Doesn’t everyone deserve the comfort and convenience enjoyed by Americans and Europeans?
It’s an insidious question. Like the title of this essay, it presupposes a great deal. Only by unpacking and ruthlessly picking apart our assumptions about the future of transportation can we hope to overcome the sinister logic of universal car ownership—a logic that leads to universal destruction. Are biofuels a bad idea in every single instance? Probably not. Should car owners be demonized? That’s neither polite nor helpful. But until we collectively, through coordinated policies, reverse course and stop both building roads and looking to alternative fuels for a solution to environmental problems, we’re all on a highway to hell.

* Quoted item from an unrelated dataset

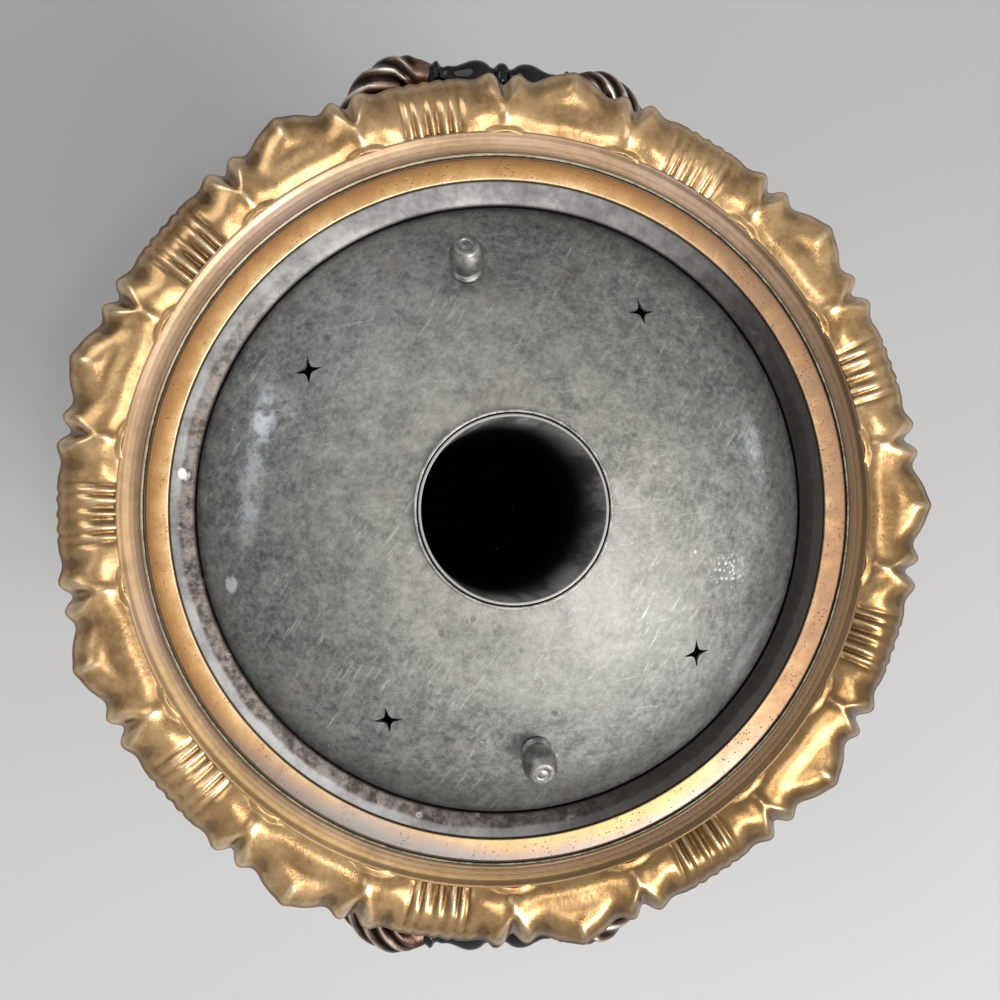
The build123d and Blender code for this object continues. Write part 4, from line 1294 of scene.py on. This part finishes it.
def add_camera():
    """Above the ring and a little towards the image's left, as in the photograph."""
    height = 0.45
    aim = Vector((-0.0022, 0, ring_level * MM))
    data = bpy.data.cameras.new("camera")
    camera = linked("camera", data)
    camera.location = (-0.1 * height, 0, aim.z + height)
    forward = (aim - camera.location).normalized()
    right = forward.cross(Vector((0, 1, 0))).normalized()
    up = right.cross(forward)
    camera.rotation_mode = "QUATERNION"
    camera.rotation_quaternion = Matrix((right, up, -forward)).transposed().to_quaternion()
    data.lens = 40.8
    data.sensor_width = 36
    data.shift_y = 0.0095
    data.clip_start = 0.01
    data.clip_end = 20
    bpy.context.scene.camera = camera


def add_lamp(name, place, aim, size, power, colour=(1, 1, 1)):
    data = bpy.data.lights.new(name, "AREA")
    data.shape = "DISK"
    data.size = size
    data.energy = power
    data.color = colour
    lamp = linked(name, data)
    lamp.location = place
    lamp.rotation_mode = "QUATERNION"
    lamp.rotation_quaternion = (Vector(aim) - Vector(place)).to_track_quat("-Z", "Y")


def add_light():
    """A soft key from the tap's side and the left handle, a small lamp beside it, a fill and a soft sky."""
    centre = (0, 0, 0.4)
    add_lamp("key", (0.95, -0.85, 1.75), centre, 0.8, 30, (1.0, 0.985, 0.96))
    add_lamp("spark", (0.3, -0.2, 1.9), centre, 0.1, 3.2, (1.0, 0.99, 0.97))
    add_lamp("fill", (-1.1, 0.9, 1.6), centre, 1.4, 9, (0.96, 0.98, 1.0))
    world = bpy.data.worlds.new("studio")
    world.use_nodes = True
    bpy.context.scene.world = world
    sky = Nodes(world.node_tree)
    direction = sky.node("ShaderNodeTexCoord", output="Generated")
    dot = {"operation": "DOT_PRODUCT"}
    slant = sky.node("ShaderNodeVectorMath", {0: direction, 1: (0.42, -0.5, 0.3)}, dot, output="Value")
    limits = {"From Min": -0.7, "From Max": 0.7, "To Min": 0.26, "To Max": 0.86}
    background = world.node_tree.nodes["Background"]
    background.inputs["Color"].default_value = (1, 1, 1, 1)
    sky.feed(background.inputs["Strength"], sky.node("ShaderNodeMapRange", {"Value": slant, **limits}))


def add_floor():
    far = 4000
    corners = [(-far, -far, 0), (far, -far, 0), (far, far, 0), (-far, far, 0)]
    floor = make_mesh("floor", (corners, [(0, 1, 2, 3)]))
    paint = Paint("floor", metallic=0.0)
    # Painted light: the floor is painted lighter towards the near side and darker towards the far side.
    near = paint.ease(0.35, -0.45, paint.y)
    body = paint.mix(near, (0.385, 0.385, 0.388), (0.5, 0.5, 0.501))
    floor.data.materials.append(paint.finish(body, 0.85))


add_camera()
add_light()
add_floor()
bpy.context.scene.view_settings.view_transform = "Standard"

There is a surreal quality to the experience of seeing the unfolding of unpleasant events that one has predicted. Plenty of times over the past few years I’ve said, “I want to be proven wrong!” Who in their right mind would wish to see economic collapse and famine? But it was obvious that, given the direction our society is headed, these must be the consequences. Now, with oil at $117 a barrel, the US economy teetering, and food riots erupting in Haiti, Egypt, and Asia, one could perhaps gain some satisfaction in saying “I told you so.” But what faint compensation that would be. We are all going to have to share the bitter fruits of our society’s century-long growth binge, whether we have criticized it or participated wholeheartedly. The only silver lining is the possibility that now, at last, as the trends (Peak Oil, the failure of growth-based economics, the failure of industrial agriculture, climate chaos, and so on) are becoming so starkly clear, policy makers will begin seriously to contemplate a Plan B (or C, as Pat Murphy insists). For those of us who have been lobbying in that latter direction for some while, this is no time to let up, but rather the ideal moment to redouble our efforts.